Oí en mi oficina un comentario respecto de las tarjetas de crédito otorgadas a universitarios. Una colega se lamentaba de haber obtenido este “beneficio” a edad temprana, ya que se endeudó mucho más allá de su capacidad, siendo que por entonces no generaba ingresos. Contó que debió trabajar part time para solventar la deuda, ya que prefería sacrificarse a oír el sermón que – lo más seguro – le daría su papá.
Recordé entonces mi propia relación con este útil y peligroso artilugio. Obtuve mi primer crédito a los 20 años, otorgado por un conocido retail. Demás está decir que este simple hecho me fidelizó enormemente con la marca. Sentí que era un primer paso a la adultez; ¡por fin me tomaban en consideración como cliente! Fijé un tope de endeudamiento mensual en conformidad con mi mesada. De esta forma, supuse, no enfrentaría ningún inconveniente.
Los primeros meses – e incluso el primer año – mis cuentas anduvieron de maravilla. Fui ordenada con los gastos y nunca excedí el límite que me había autoimpuesto. Fue así como mi cupo aumentó y comencé a ser más permisiva. Consentí en invitar amigas a Mac Donald’s e incluso al cine. Y recurrí con verdadera fascinación a los “avances en efectivo”, diciéndome que los pactaría en varias cuotas pagaderas con el monto prefijado. O bien, que juntaría dos mesadas para pagar en X mes una suma más elevada. Desordenar mi contabilidad fue cosa de tiempo. Comencé entonces a trabajar ¡vendiendo créditos! para así “alimentar al bicho” (A.K.A tarjeta)

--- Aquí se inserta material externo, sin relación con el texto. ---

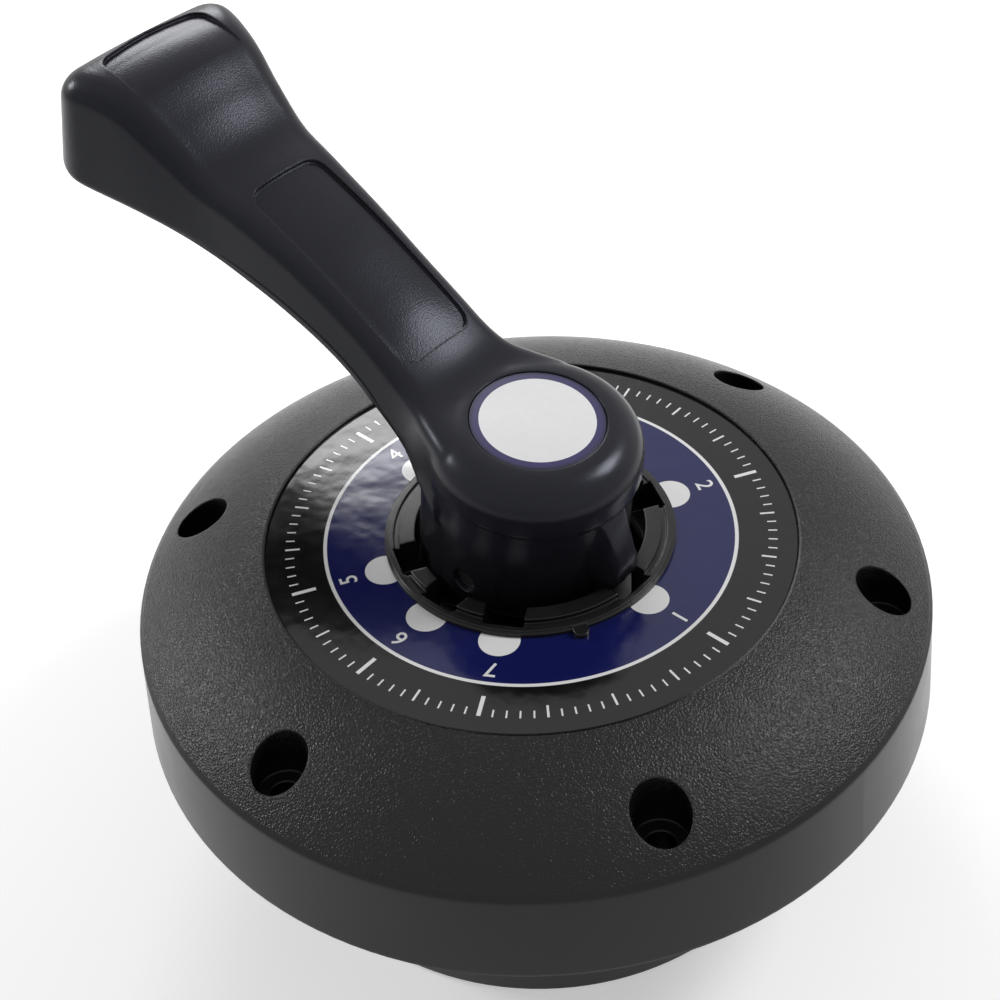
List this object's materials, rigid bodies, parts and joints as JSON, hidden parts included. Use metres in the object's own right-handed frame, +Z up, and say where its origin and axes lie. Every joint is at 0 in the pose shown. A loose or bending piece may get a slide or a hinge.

Nunca tuve antecedentes comerciales, como sí sucedió con muchos de mis compañeros. Otros, no obstante, fueron ordenados con sus gastos y apenas utilizaron el crédito. Pero ¡ojo! Fueron los menos. Es muy fácil tentarse con el dinero plástico; no sientes el gasto real al no sacar dinero de tu billetera. Y ¿para qué negar lo tentador de las ofertas exclusivas?
Hoy, ya más adulta y generando mis propios ingresos, debo admitir que he aprendido a medirme con este “beneficio”, aunque en ocasiones sí recaigo y me desordeno. Las tarjetas de crédito pueden resultar de gran utilidad si eres ordenado con las cuentas. Al contrario, si caer en la tentación te es fácil, constituyen un verdadero peligro. Con mi pololo las comparamos con el “anillo único” de la saga de J.R R Tolkien. Hay que tenerles respeto. Especialmente quienes en ocasiones – al igual que Gollum - llegamos a considerarlas (ojos desorbitados incluidos) “preciosas”.